A ferry or boat crossing is the only way to reach the Outer Banks islands of Portsmouth and Ocracoke, which is perhaps the most charming destination in the region. The ferry scoots riders and vehicles across the inlet and into Ocracoke's pretty harbor. Overnighters can set up camp at Teeter's Campground, Jerniman's Campground, or Ocracoke Campground.

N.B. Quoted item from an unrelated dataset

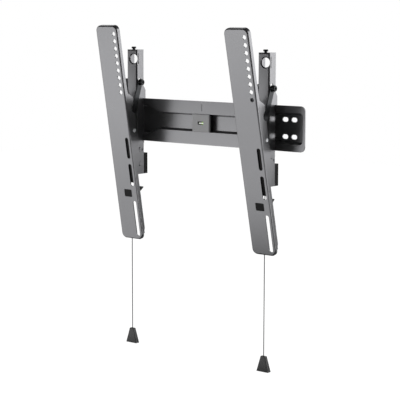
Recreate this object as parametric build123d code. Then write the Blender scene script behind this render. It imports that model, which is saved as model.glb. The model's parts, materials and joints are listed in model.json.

Take a break from the camp stove.
One of the joys of camping is throwing dinner on the grill. But when you're ready for a breather, consider a pickup from the islands' local seafood spots, barbecue joints, and country-style cafes. The SaltBox Cafe, High Cotton BBQ, and Outer Banks Boil Company in Kitty Hawk and neighboring Kill Devil Hills have all earned a devoted following. From the latter, you can get a big pot of juicy shrimp, spicy Louisiana sausage, fresh corn, and red-skin potatoes, and steam it at camp for a traditional seafood boil.
Go beyond the campground.
Your idea of Outer Banks camping may be all about swimming, sunbathing, and poring over juicy thrillers on a private spot on the sand. For those who want to pepper in a bit more adventure, recommended activities include kayaking through the maritime forest and marshland at Kitty Hawk Woods Coastal Reserve and off-roading across Corolla to see wild horses roaming free. The super-intrepid can kiteboard, wreck dive, or hang glide over Jockey's Ridge State Park — home to the tallest sand dune on the East Coast. (Even if soaring through the air in an unpiloted aircraft isn't your thing, you shouldn't miss sunset at Jockey's Ridge; the towering dune is an amazing place to see the sun sink into Albemarle Sound.)
For avid cyclists, a ride along the Outer Banks' bikeways, sidepaths, and multi-use trails is a fantastic way to explore the area. Need more ideas? There are coastal villages, hiking trails and ecological preserves (don't miss Nags Head Woods Preserve), and outdoor attractions like lighthouses, beach piers, and the Wright Brothers National Memorial to discover.